Provided data =>
++++++++++

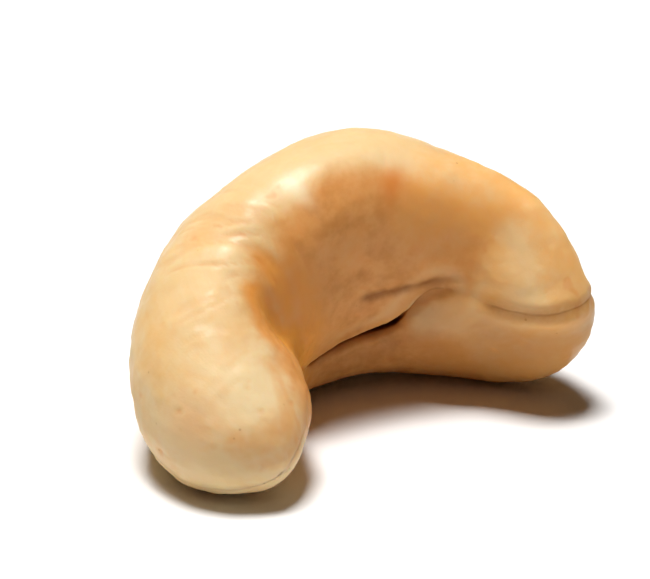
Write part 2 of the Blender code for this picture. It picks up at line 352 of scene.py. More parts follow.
# %% [markdown]
# ## The small relief
#
# A step away the nut's look comes from its form, but closer by it comes from marks between a tenth of
# a millimetre and a few millimetres in size. They could be painted as bump, but then the outline and
# the crack in the crook would stay smooth. So Geometry Nodes divide the skin and really move it:
#
# - the seam gets a narrow open crack with soft lips in the crook, and is nearly closed elsewhere;
# - a shallow fold runs over the crack, and creases fan out of the crook at the wide horn's elbow;
# - shallow ribs run lengthwise, as the seed's veins do;
# - frying leaves pits, a few low blisters and an uneven skin.
#
# Heights and depths are inputs of the tree, in millimetres. Places are millimetres too: along the
# crescent, out from its middle line and over the seam. In the cells below a pair of numbers is a range
# for a mask, from where it is 0 to where it is 1.

# %% Start the geometry tree and its named inputs
relief_tree = bpy.data.node_groups.new("fried_relief", "GeometryNodeTree")
relief_tree.interface.new_socket("Skin", in_out="INPUT", socket_type="NodeSocketGeometry")
relief_tree.interface.new_socket("Skin", in_out="OUTPUT", socket_type="NodeSocketGeometry")
RELIEF_SIZES = {
    "Crack depth": 0.36,
    "Crack half width": 0.17,
    "Seam closing": 0.12,
    "Valley closing": 0.20,
    "Lip height": 0.10,
    "Fold depth": 0.09,
    "Crease depth": 0.08,
    "Rib height": 0.055,
    "Pit depth": 0.07,
    "Blister height": 0.05,
    "Unevenness": 0.12,
    "Grain": 0.026,
}
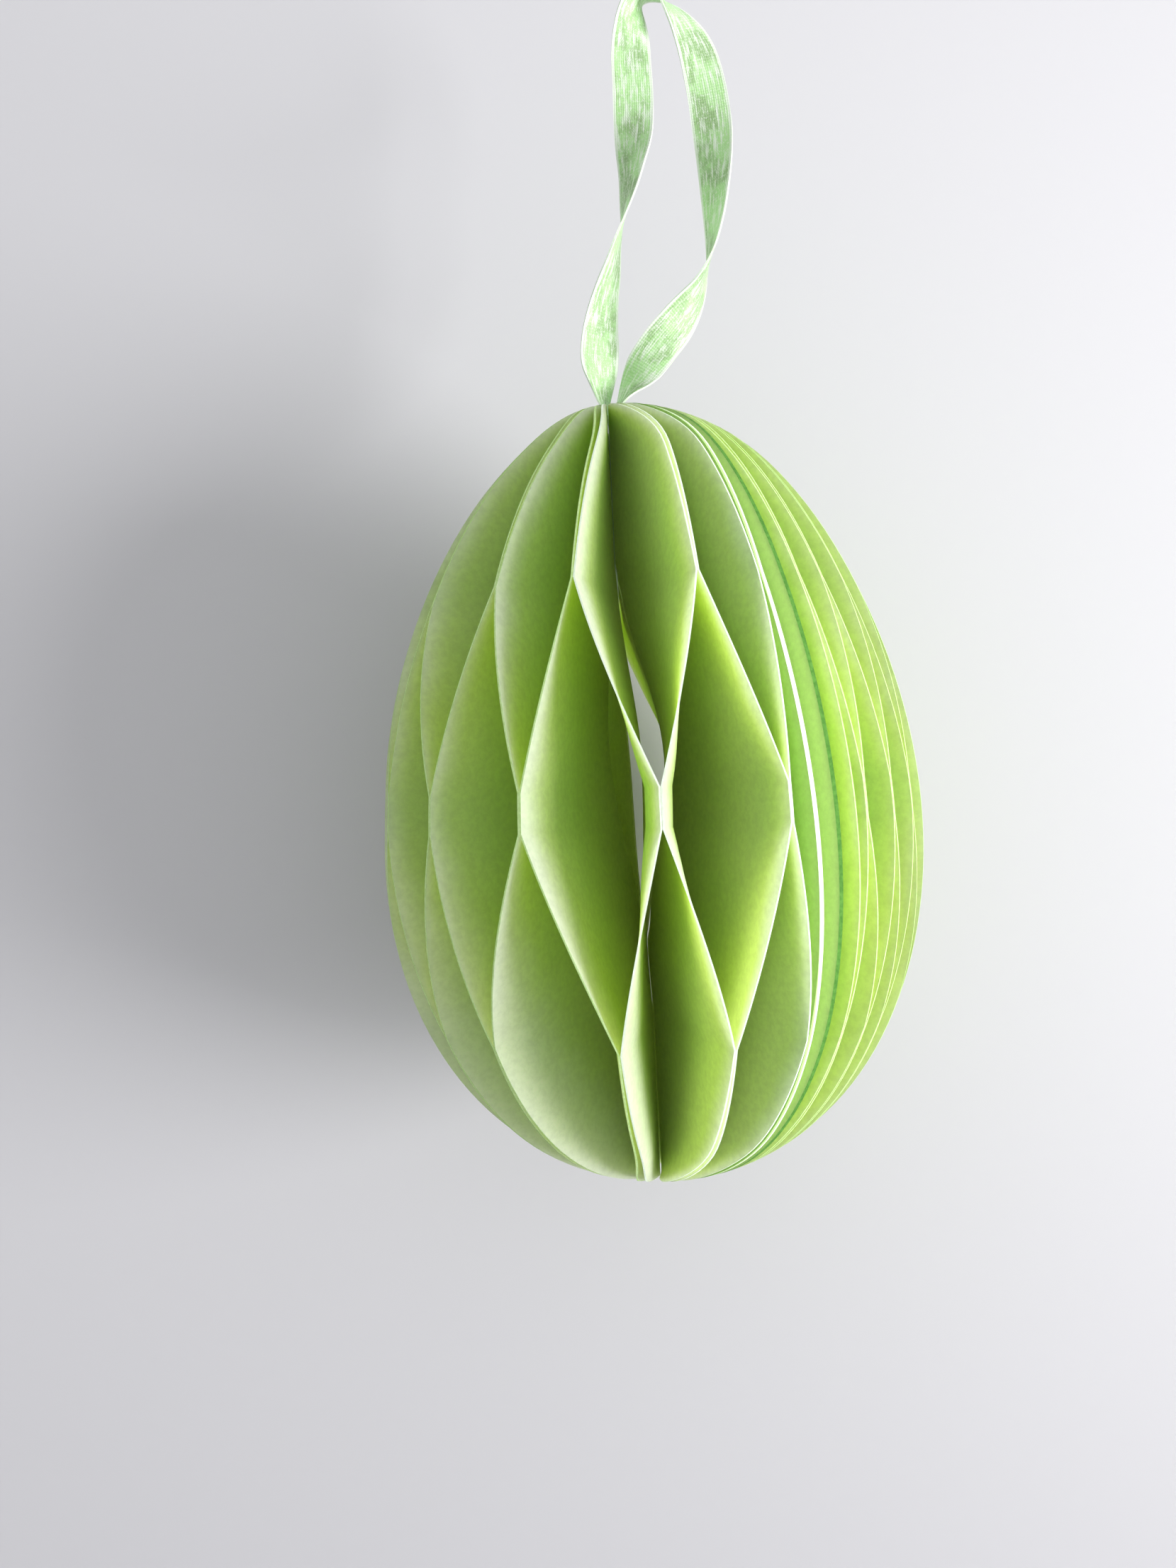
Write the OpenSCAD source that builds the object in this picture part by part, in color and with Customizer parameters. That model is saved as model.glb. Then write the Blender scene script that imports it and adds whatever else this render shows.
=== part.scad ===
// Folded paper egg, opened out from a flat stack of half-egg leaves of green card.
// The leaves stand on edge round a narrow open spine. Each is stuck to its neighbours near
// the rim: on one side by a strip at mid height, on the other by a spot above and a spot
// below it, so the stack opens into diamond cells. Two heavier covers close the ring.
// A woven ribbon runs out of the spine and back into it as a hanging loop.
// Lengths are in millimetres. +Z is up, -Y is the front, and the origin is the point
// inside the top of the ribbon loop where a hook bears.

/* [Egg] */
// Height of the egg from pole to pole
egg_h = 114; // [95:1:135]
// Radius of the egg at mid height
egg_r = 39.2; // [34:0.1:48]
// How much fuller the lower half is than the upper half
fullness = 0.127; // [0:0.001:0.2]

/* [Card] */
// Thickness of the card of each leaf
leaf_t = 0.22; // [0.2:0.01:0.35]
// Thickness of the board of the two covers
cover_t = 0.65; // [0.4:0.01:0.75]
// Gap that a spot of glue leaves between two leaves
glue_gap = 0.03; // [0.03:0.01:0.2]

/* [Glue spots] */
// Depth of the upper glue spots below the top
upper_drop = 30; // [24:0.5:36]
// Height of the lower glue spots above the bottom
lower_rise = 25; // [20:0.5:32]
// Depth of the middle of the mid-height glue strips below the top
strip_drop = 59; // [52:0.5:64]
// Length of the mid-height glue strips
strip_len = 5; // [2:0.5:9]
// Widest gap between two leaves beyond the spots that hold them together
sliver_gap = 0.45; // [0.2:0.1:1.2]

/* [Spine] */
// Gap between the inner edges of the leaves where they stand closest
spine_gap = 0.18; // [0.12:0.01:0.3]
// How far the inner edges draw back from the core at mid height
core_open = 6.3; // [4:0.1:8]
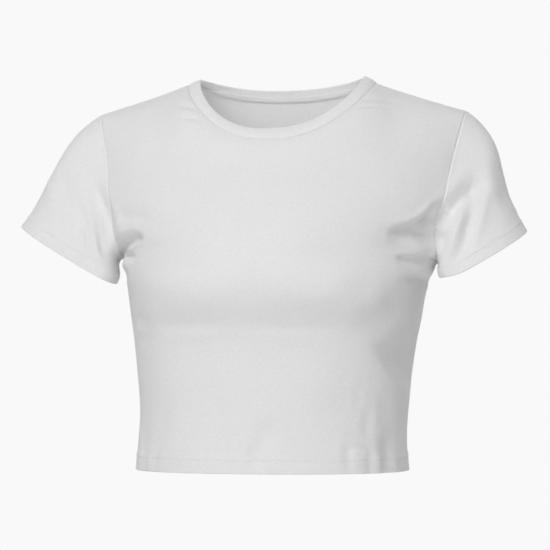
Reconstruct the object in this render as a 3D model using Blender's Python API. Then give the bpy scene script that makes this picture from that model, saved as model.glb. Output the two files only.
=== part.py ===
"""A cropped crew-neck T-shirt in stretch jersey, filled out as if worn.

Five sewn pieces: front, back, two set-in sleeves and a neckband. The front faces -Y and +Z is up.
The origin lies midway between the two high shoulder points, where a neck and shoulders hold the
garment. Each piece is a wall of cloth drawn through a short table of sections, and neighbours
share the curve of their seam, so they meet all along it. Neck, hem and cuffs are open.
"""

from collections import namedtuple

import bmesh
import bpy
import numpy as np

# --- driving dimensions, in metres ---------------------------------------------------------
CLOTH = 0.0015          # wall of one layer of jersey, with its loft
TURNED = 0.0011         # what the turned-up layer adds along a hem
BAND = 0.0026           # the neckband, folded double over its seam
SEAM_GAP = 0.0003       # between two pieces that are sewn together
BODY_HEM = 0.0185       # height of the turned-up hem of the body
SLEEVE_HEM = 0.0150     # height of the turned-up hem of a sleeve
STEP = 0.0012           # run of the step where a turned-up layer ends
MATCH = 0.00002         # points of two pieces this close are one point of their seam
MATCH_OFFSET = 0.3137   # keeps round sizes away from the limits of the cells they are matched in
MERGE = 0.000001        # points this close are one point where a sleeve or the neckband closes
LEAST_SLANT = 0.06      # keeps the gap at a seam from growing without limit on a slanting edge
LEAST_LEAN = 0.6        # and the wall from growing at a sharp seam

LEAN = 0.031            # how far the body swings sideways for each metre below the chest
LEAN_FROM = -0.080      # height where the swing starts
SHOULDER_TILT = 0.004   # rise of the shoulders for each metre towards +X
TILT_FROM = -0.200      # height below which the shoulders' tilt has died out

SHOULDER_TIP = (0.1915, 0.007, -0.0365)   # where shoulder seam and armhole meet, at +X
SHOULDER_SAG = 0.0012                     # dip of the shoulder seam between neck and tip
BAND_DOME = 0.0020                        # how far the neckband's middle stands out
DOME_POWER = 0.8                          # below 1 keeps the dome full towards its edges

# --- grid counts ---------------------------------------------------------------------------
SHOULDER_COLUMNS = 8    # along each shoulder seam
FRONT_NECK_COLUMNS = 20
BACK_NECK_COLUMNS = 14
ROWS_BELOW = 14         # from the hem fold up to the underarm
ROWS_ABOVE = 13         # from the underarm up to the shoulder
SLEEVE_ROWS = 12        # from the armhole down to the hem of the sleeve
BAND_ROWS = (0.0, 0.35, 0.70, 0.93, 1.0)   # from the neck seam to the free edge of the neckband
BAND_WALLS = (1.0, 1.0, 1.0, 1.0, 0.45)    # share of the neckband's thickness at each of these
LINE_POINTS = 361       # of a section before they are spread evenly
RING_POINTS = 181       # of half a neck ring before they are spread evenly
FADE_COLUMNS = 2.0      # a fold dies out over this many columns or rows at a panel's seams
FADE_ROWS = 3.0         # and over this many rows below an armhole
FRONT_OF_SLEEVE = (-0.01, 0.02)   # folds of a sleeve grow to full depth between these, ahead of its middle

# --- sections of the body ------------------------------------------------------------------
# One row for each height. "mid" is the centre line and "side" the seam or armhole at +X; the
# depths are Y values. "turn" is the angle in degrees that the cloth turns through from the
# centre to the side, and "square" above 2 makes the section boxier than an ellipse.
Section = namedtuple("Section", "mid_height side_height half_width mid_depth side_depth turn square")

FRONT_SECTIONS = (
    #       mid_height side_height half_width mid_depth side_depth turn square
    Section(-0.4085, -0.4085, 0.1425, -0.103, -0.006, 90, 2.30),   # hem
    Section(-0.3900, -0.3900, 0.1405, -0.102, -0.006, 90, 2.30),   # above the hem
    Section(-0.3600, -0.3600, 0.1397, -0.101, -0.006, 90, 2.30),   # waist
    Section(-0.3050, -0.3050, 0.1442, -0.104, -0.006, 90, 2.35),   # ribs
    Section(-0.2650, -0.2650, 0.1490, -0.111, -0.006, 90, 2.40),   # under the chest
    Section(-0.2320, -0.2320, 0.1535, -0.125, -0.006, 90, 2.40),   # lower chest
    Section(-0.2050, -0.2080, 0.1580, -0.130, -0.006, 90, 2.30),   # full chest
    Section(-0.1830, -0.1910, 0.1635, -0.127, -0.006, 90, 2.00),   # underarm
    Section(-0.1630, -0.1770, 0.1670, -0.121, -0.034, 74, 2.00),   # low armhole
    Section(-0.1280, -0.1390, 0.1725, -0.106, -0.045, 58, 2.00),   # across the chest
    Section(-0.0920, -0.0850, 0.1810, -0.086, -0.026, 50, 2.00),   # collar bones
)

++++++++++

Using the data above, reproduce exactly the lines from the line that contains "Write the OpenSCAD" through the line that contains "glue_gap = 0.03; // [0.03:0.01:0.2]", including both.

Answer to this exercise =>
Write the OpenSCAD source that builds the object in this picture part by part, in color and with Customizer parameters. That model is saved as model.glb. Then write the Blender scene script that imports it and adds whatever else this render shows.
=== part.scad ===
// Folded paper egg, opened out from a flat stack of half-egg leaves of green card.
// The leaves stand on edge round a narrow open spine. Each is stuck to its neighbours near
// the rim: on one side by a strip at mid height, on the other by a spot above and a spot
// below it, so the stack opens into diamond cells. Two heavier covers close the ring.
// A woven ribbon runs out of the spine and back into it as a hanging loop.
// Lengths are in millimetres. +Z is up, -Y is the front, and the origin is the point
// inside the top of the ribbon loop where a hook bears.

/* [Egg] */
// Height of the egg from pole to pole
egg_h = 114; // [95:1:135]
// Radius of the egg at mid height
egg_r = 39.2; // [34:0.1:48]
// How much fuller the lower half is than the upper half
fullness = 0.127; // [0:0.001:0.2]

/* [Card] */
// Thickness of the card of each leaf
leaf_t = 0.22; // [0.2:0.01:0.35]
// Thickness of the board of the two covers
cover_t = 0.65; // [0.4:0.01:0.75]
// Gap that a spot of glue leaves between two leaves
glue_gap = 0.03; // [0.03:0.01:0.2]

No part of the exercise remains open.